En 1980, il est le premier dessinateur congolais à s’exiler en Occident en partant s’installer à Bruxelles avec sa famille où il entame une collaboration avec le studio Hergé, avec lequel il était en correspondance depuis les années 60. Il décroche en parallèle une licence en art graphique section illustration et bande dessinée à l’Académie royale des Beaux-arts de Bruxelles.
Ce séjour correspond à la période la plus prolifique de sa carrière. Il publie quatre BD didactiques (en français et en néerlandais), avec le soutien de la coopération belge au développement (AGCD), mettant en scène un jeune héros africain, nommé Bingo. Le premier ouvrage, Bingo en ville, traite de l’exode rural et des dangers de la ville pour un jeune paysan. Entre chômage, retard des paiements de salaires, bagarres et escroqueries, le jeune Bingo découvre un monde sans pitié qui finit par l’écurer et l’encourager à rentrer dans son village. Le second, Bingo à Yama Kara sort en 1982. L’histoire porte sur les coopératives agricoles dans lesquelles Bingo s’implique malgré l’opposition des jeunes du village. Dans Bingo en Belgique ou l’interdépendance (1983), le héros est invité par André – agronome déjà présent dans le premier tome – qui rentre chez lui après avoir travaillé deux ans à Yama Kara. Dans cet ouvrage Sisé aborde les problèmes économiques et le déséquilibre des échanges entre le Nord et le Sud. Bingo au pays Mandio (1984) traite de la désertification dans un pays imaginaire d’Afrique où le bois indispensable pour le chauffage et la cuisine vient à manquer, malgré une campagne de reboisement menée par une équipe de scientifiques belges.

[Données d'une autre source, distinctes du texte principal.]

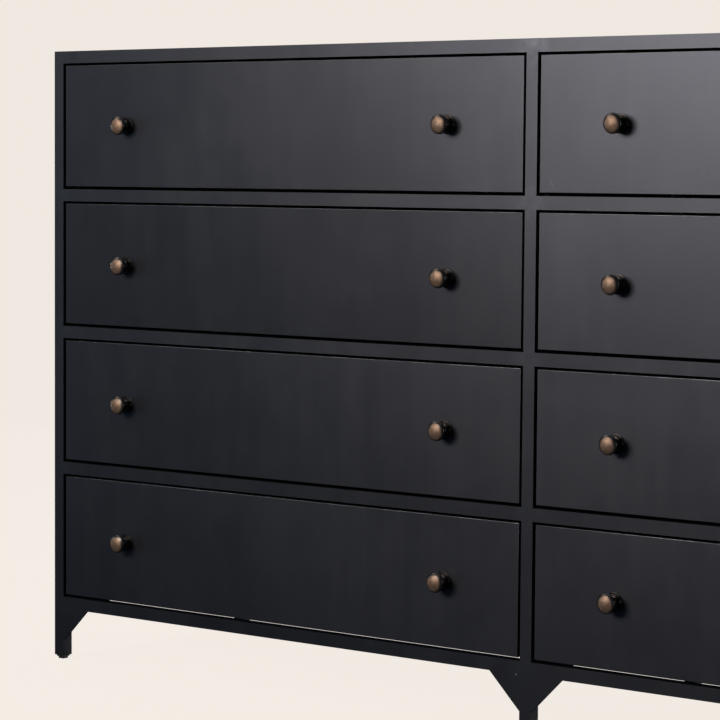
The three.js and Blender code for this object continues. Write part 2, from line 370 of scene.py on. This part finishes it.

Mongo Sisé fait également deux apparitions dans Spirou, en 1980 et 1982 (2) devenant le premier dessinateur africain publié par une revue européenne, juste avant Barly Baruti qui lui succédera dans le même journal.
Il rencontre Pierre de Witte avec lequel il crée Eur-Af éditions. Cette premièremaison d’édition publiera Le boy, deuxième album de la série Mata Mata et Pili Pili au tout début des années 80 (3) et assurera la promotion de la version commerciale de Bingo en ville.
En 1985, il rentre au Zaïre et lance la même année, Bédé Afrique, magazine panafricain de la BD, qui ne vivra que le temps de trois numéros. « Sisé et ses collaborateurs ouvrent ainsi une école de la BD se caractérisant par la variation des genres et des publics. » comme l’a rappelé l’historien Hilaire Mbiye en 2007 (4). L’échec de ce « support BD, instrument permettant aux jeunes talents de se faire connaître (5) », comme Sisé, lui-même présentait sa revue, fut sa dernière incursion dans la bande dessinée.
À partir de cette date, Sisé enseigne à l’Académie des Beaux-arts de Kinshasa dans la section publicité. Au début des années 90, il devient graphiste de Mosolo, la revue de la Banque Nationale du Congo puis, en 1998, rédacteur en chef de Falanga, nouveau magazine de la Banque Nationale, pour lequel il crée le personnage Tchinde, avant d’être appelé à d’autres responsabilités au sein de cette institution.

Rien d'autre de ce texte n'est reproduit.